La editorial Impedimeneta
anda ya por la sexta edición de El
Ruletista desde que en 2010 decidiera recuperar este relato corto semi
inédito de Mircea Cǎrtǎrescu. El cuento formaba parte de un volumen mayor
titulado El sueño, y fue publicado en
1989, aunque no superó la censura comunista y el autor rumano tuvo que
transigir con la mutilación del libro, poda que suprimió completamente ese
relato y parte de los otros que integraban la obra. Hubo que esperar a 1993
para ver publicado el libro completo, esta vez con el título de Nostalgia. Pero de la intrahistoria de El Ruletista y del libro de cuentos
donde acabó inserto puede dar mejor cuenta su traductora, Marian Ochoa de
Eribe, autora también del pequeño estudio preliminar que abre la edición de
Impedimenta.
A mí me interesa más bucear
por las causas que han contribuido a que ese cuento haya seguido reeditándose
casi ininterrumpidamente durante una década. Más allá de la lealtad de los
lectores de Cǎrtǎrescu
y de la socorrida brevedad del librito, hay en El Ruletista un magnetismo que se parece mucho al que ejerce el
innominado protagonista del relato. El llamado Ruletista, con el que el
narrador dice haber tenido una irregular relación de amistad desde la infancia,
decide superar sus penurias económicas prestándose al ritual de la ruleta rusa,
de cuyo trance sale siempre milagrosamente indemne. Tanta es la suerte que
acompaña al incauto, que llega un momento en que decide ir incorporando más
balas al tambor del revólver hasta cargarlo por completo con los seis cartuchos.

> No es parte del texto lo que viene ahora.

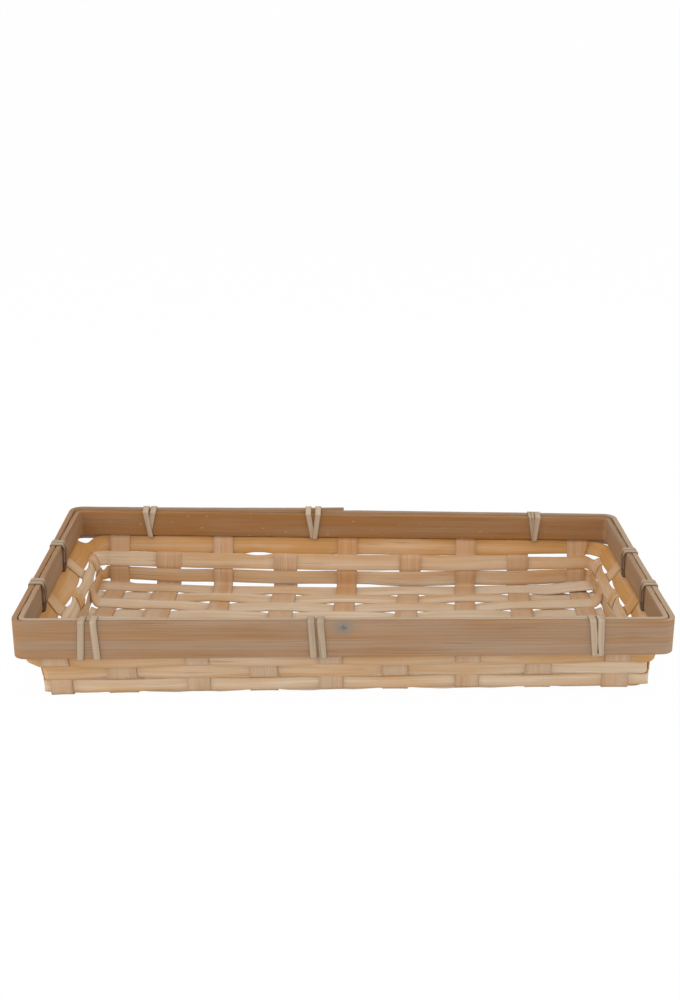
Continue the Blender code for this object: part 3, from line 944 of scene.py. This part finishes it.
def lap_rise(x, y):
    """How far the outer band, towards the outer end of its lap, stands up over the inner one."""
    reach = np.clip((x + HALF_WIDTH) / HALF_WIDTH, 0.0, 1.0)
    rise = rim().back_rise + (rim().lap_rise - rim().back_rise) * reach ** 2
    return rise * smooth_step(y, 0.0, HALF_DEPTH)


def inner_band_inset():
    """How far the outer face of the inner band stands in from the rim's outside."""
    return rim().outer_thickness + rim().slot


def back_rise(y):
    return rim().back_rise * smooth_step(y, 0.0, HALF_DEPTH)


def rim_corner(inset, quarter):
    """One corner of the rim's outline, drawn in by an inset, anticlockwise from the back right."""
    sign_x, sign_y = CORNER_SIGNS[quarter]
    radius = rim().corner - inset
    centre = Vector((sign_x * (HALF_WIDTH - inset - radius),
                     sign_y * (HALF_DEPTH - inset - radius)))
    angles = [(quarter + step / CORNER_STEPS) * pi / 2 for step in range(CORNER_STEPS + 1)]
    return [centre + radius * Vector((cos(turn), sin(turn))) for turn in angles]


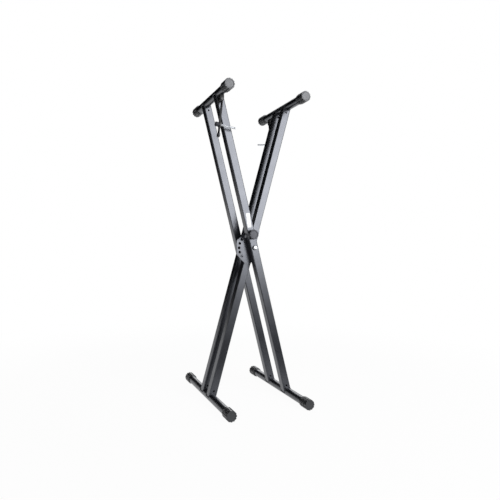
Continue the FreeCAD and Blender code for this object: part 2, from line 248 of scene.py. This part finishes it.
cap = {"flats": 32.0, "lands": 12, "length": 42.0, "endWall": 4.0, "bore": 12.87, "collar": 5.0, "rings": 2,
       "ringWidth": 2.6, "grooveDepth": 1.3, "columnsPerLand": 14, "collarStart": 0.35, "neckShrink": 0.985,
       "veeDepth": 2.3, "veeWidth": 3.8, "veePower": 1.2, "edge": 0.4,
       "edgeSteps": ((0, 0), (0.12, 0.55), (0.3, 0.88)),
       "rim": 0.8, "rimSteps": 4, "socketLip": 0.4, "face": 12.4, "dish": 0.6,
       "faceSteps": ((1.0, 0.0), (0.96, 0.2), (0.93, 1.0), (0.5, 1.0), (0.0, 1.0))}


def capShape():
    # radius = neck radius + (band radius - neck radius) x mask. The band is a polygon of flat lands with a round
    # vee at each corner, and the mask rises from 0 to 1 at each band's edges along a smooth step
    turns = np.linspace(0, 2 * np.pi, cap["lands"] * cap["columnsPerLand"], endpoint=False)
    step = 2 * np.pi / cap["lands"]
    fromLand = (turns + step / 2) % step - step / 2
    apothem = cap["flats"] / 2
    land = apothem / np.cos(fromLand)
    toCorner = (step / 2 - np.abs(fromLand)) * apothem
    vee = np.clip(1 - toCorner / (cap["veeWidth"] / 2), 0, 1)
    band = land - cap["veeDepth"] * np.sin(vee * np.pi / 2) ** cap["veePower"]
    neck = (apothem - cap["grooveDepth"]) * cap["neckShrink"]
    bands = cap["rings"] + 1
    bandLength = (cap["length"] - cap["collar"] - cap["rings"] * cap["ringWidth"]) / bands
    rise = cap["edgeSteps"] + ((cap["edge"], 1),)
    places = [0.0, cap["collarStart"]]
    masks = [0.0, 0.0]
    y = cap["collar"]
    for k in range(bands):
        for offset, mask in rise:
            places.append(y + offset)
            masks.append(mask)
        y += bandLength
        last = k == bands - 1
        for offset, mask in ((cap["rim"], 1),) if last else rise[::-1]:
            places.append(y - offset)
            masks.append(mask)
        y += cap["ringWidth"]
    outside = neck + (band[None] - neck) * np.array(masks)[:, None]
    rimTurn = np.linspace(0, np.pi / 2, cap["rimSteps"] + 1)[1:]
    rim = band[None] - cap["rim"] * (1 - np.cos(rimTurn))[:, None]
    rimPlaces = cap["length"] - cap["rim"] + cap["rim"] * np.sin(rimTurn)
    shares, depths = np.array(cap["faceSteps"]).T
    faceRadii = cap["face"] * shares
    facePlaces = cap["length"] - depths * cap["dish"]
    face = np.repeat(faceRadii[:, None], len(turns), 1)
    depth = cap["length"] - cap["endWall"]
    inside = np.repeat(np.array([0.0, cap["bore"], cap["bore"], neck - cap["socketLip"]])[:, None], len(turns), 1)
    insidePlaces = [depth, depth, 0.0, 0.0]
    radii = np.concatenate([inside, outside, rim, face])
    along = np.concatenate([insidePlaces, places, rimPlaces, facePlaces])
    return roundPiece(radii, along, turn=np.pi / 2)


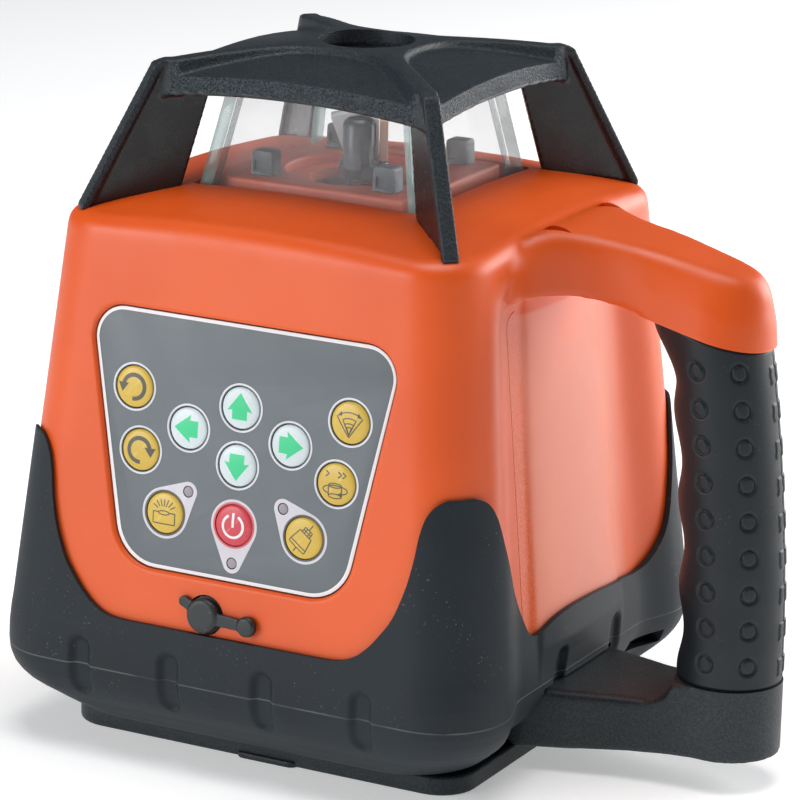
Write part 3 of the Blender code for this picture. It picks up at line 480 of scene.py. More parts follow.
def painted(tree, shader, tint, rough, layers):
    """Links a colour, a roughness and the layers of bumps."""
    tree.links.new(tint, shader.inputs["Base Color"])
    tree.links.new(rough, shader.inputs["Roughness"])
    bumped(tree, shader, layers)


def bumped(tree, shader, layers):
    """Chains (height, strength, distance) bumps into the shader's normal."""
    normal = None
    for height, strength, distance in layers:
        inputs = {"Height": height, "Strength": strength, "Distance": distance}
        if normal:
            inputs["Normal"] = normal
        normal = add_node(tree, "ShaderNodeBump", inputs).outputs["Normal"]
    tree.links.new(normal, shader.inputs["Normal"])


def moulded(name, colour, roughness, grain_mm=0.35, grain=0.25, mottle=0.10, wear=0.35,
            wear_colour=None, dust=0.0, specular=0.5):
    """Moulded plastic or rubber: mottled colour, fine grain and rubbed edges."""
    material, tree, shader, place = base(name)
    colour = Vector(colour)
    broad = noise(tree, place, 28.0, 4.0, 0.6)
    fine = noise(tree, place, 1000.0 / grain_mm, 2.0, 0.55)
    smudge = noise(tree, place, 95.0, 5.0, 0.65)
    tint = blend(tree, spread(tree, broad), colour * (1.0 - mottle), colour * (1.0 + mottle))
    rubbed = times(tree, span(tree, pointiness(tree), 0.52, 0.60, 0.0, 1.0),
                   span(tree, smudge, 0.35, 0.65, 0.3, wear * 2.0))
    worn = Vector(wear_colour) if wear_colour else colour * 1.35 + Vector((0.02, 0.02, 0.02))
    tint = blend(tree, rubbed, tint, worn)
    if dust:
        clumps = span(tree, noise(tree, place, 120.0, 3.0, 0.6), 0.5, 0.7, 0.0, dust)
        tint = add_dust(tree, place, tint, 1600.0, 0.76, clumps, (0.26, 0.26, 0.24))
    rough = maths(tree, "ADD", spread(tree, smudge, roughness - 0.05, roughness + 0.06),
                  spread(tree, fine, -0.03, 0.03))
    shader.inputs["Specular IOR Level"].default_value = specular
    painted(tree, shader, tint, rough, [(fine, grain, grain_mm * 0.1 * MM), (smudge, 0.12, 0.05 * MM)])
    return material


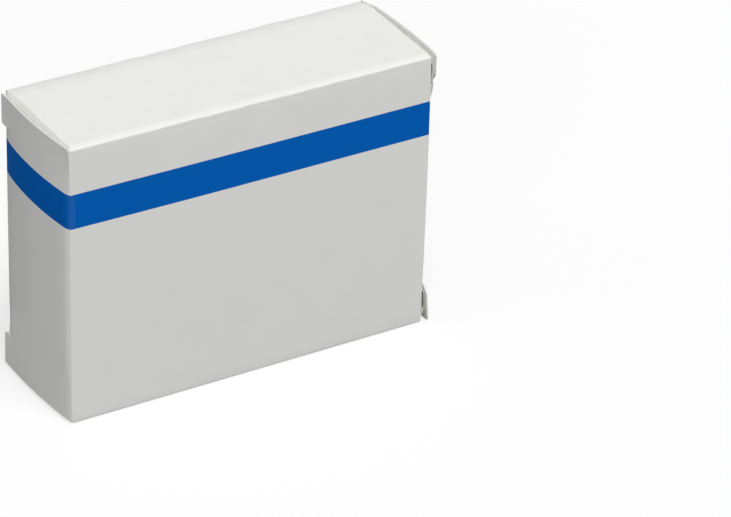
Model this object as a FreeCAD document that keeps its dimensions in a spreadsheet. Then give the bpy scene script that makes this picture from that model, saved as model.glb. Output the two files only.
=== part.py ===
import FreeCAD, Part
import math
import os
import Sketcher

# A folding carton of white paperboard, as small medicine packs come in: one tube of four panels
# with two dust flaps at each end, and at each end a closure that swings on a fold and ends in a
# tuck. The left closure hangs on the front panel and the right one on the back panel.
#
# Frame: X runs along the tube, Y from front to back, Z up. The origin is on the ground, in the
# middle of the bottom panel. Turned half a turn about Z, the carton looks the same, apart from
# its glued seam.

SIZES = (
    ("carton_length", 95.0, "tube, from end to end"),
    ("carton_depth", 32.7, "front panel to back panel, outside"),
    ("carton_height", 73.9, "bottom panel to top panel, outside"),
    ("board", 0.45, "thickness of the paperboard"),
    ("fold_radius", 1.4, "outside radius of every fold"),
    ("fold_gap", 0.1, "slit between the two bodies of a fold that moves"),
    ("closure_bow", 2.0, "how far a closure stands out past the tube at its middle"),
    ("closure_lean", 12.0, "degrees that a closure leans out where it leaves its fold"),
    ("closure_clearance", 0.55, "closure's edge below the top face, and above the ground"),
    ("ear_length", 9.6, "height of each ear beside the tuck's fold"),
    ("ear_setback", 0.8, "end of an ear, short of the panel that the tuck goes behind"),
    ("top_ear_slope", 2.6, "rise of the upper ear's sloping corner"),
    ("bottom_ear_slope", 1.3, "rise of the lower ear's sloping corner"),
    ("slit_length", 2.6, "cut into the closure from each end of the tuck's fold"),
    ("slit_width", 0.3, "width of that cut"),
    ("tuck_depth", 12.0, "how far a tuck reaches into the tube from its fold"),
    ("tuck_clearance", 0.6, "between a tuck and the panel it lies behind"),
    ("tuck_end_gap", 1.5, "between a tuck's ends and the top and bottom faces"),
    ("tuck_corner", 8.0, "radius of a tuck's leading corners"),
    ("flap_length", 22.0, "dust flap, from the face it folds down from to its tip"),
    ("flap_setback", 0.55, "dust flap's face, inside the tube's end"),
    ("flap_hinge_gap", 1.6, "dust flap's edge beside the closure's hinge fold"),
    ("flap_tuck_gap", 2.4, "dust flap's edge beside the tuck"),
    ("flap_taper", 4.0, "how much narrower a dust flap is at its tip"),
    ("flap_corner", 4.0, "radius of a dust flap's corner beside the tuck"),
    ("glue_flap_width", 11.0, "glued seam inside the bottom panel"),
    ("glue_flap_setback", 3.0, "ends of the glued seam, inside the tube's fold lines"),
    ("seam_gap", 0.4, "bottom panel's cut edge, short of the back panel's lower fold"),
)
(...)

Cǎrtǎrescu describe, con un gran dominio
de la atmósfera, la sordidez de los conciliábulos y sus protocolos, y denuncia,
aunque veladamente, la ociosidad de la clase acomodada, que disfruta de forma
insana con el morbo de esa ceremonia trágico-lúdica apostando su dinero a costa
de la vida de vagabundos harapientos y demás parias de la sociedad. Pero es el
ruletista en cuestión quien acapara toda nuestra atención. Cuando las ganancias
de las apuestas han conseguido paliar sus urgencias monetarias y, por lo tanto,
hacen innecesaria ya su participación en la macabra liturgia, el protagonista
sigue jugándose la vida asumiendo cada vez más riesgos y convirtiendo el acto
en un espectáculo que aliña con todo tipo de sofisticadas performances. En realidad, detrás de esa actitud enfermiza subyace
la radicalidad metafísica que el coqueteo con la muerte exacerba hasta diluir
la frontera entre ser y no ser, de acuerdo con la tendencia onirista de la
literatura rumana de los 80 que incorporaba el sueño como simbionte de la vida
hasta confundirse con ella, premisa filosófica que, por otro lado, ya había
cultivado, entre otros, Calderón en nuestro teatro áureo. Durante el relato, se
intercalan reflexiones metaliterarias del narrador, un exitoso escritor ya
anciano, insatisfecho de su balance literario y que parece cifrar su
inmortalidad en la narración de este cuento postrero, igual que el protagonista
desafía también la lógica de la vida, agrandando la leyenda de su gesta para
alcanzar la inmortalidad incluso en la muerte. El sesgo de la literatura
onirista llega aquí a su culmen al asumir el narrador su condición de ente de
ficción dentro del relato (a la manera de Unamuno en Niebla), condición en la que fía su eternidad, pues se obrará su
resurrección cada vez que el lector se acerque a su historia y le insufle de
nuevo de vida. De tal manera, que la inmortalidad legendaria del ruletista y su
éxito en la memoria colectiva de los lectores está unida a la propia
inmortalidad del narrador: un canto a la posteridad merced a la Literatura. La
última bala del cartucho.
A Ana Robles, que vació el tambor del
revólver cuando yo era un ruletista y la vida, una ruleta rusa.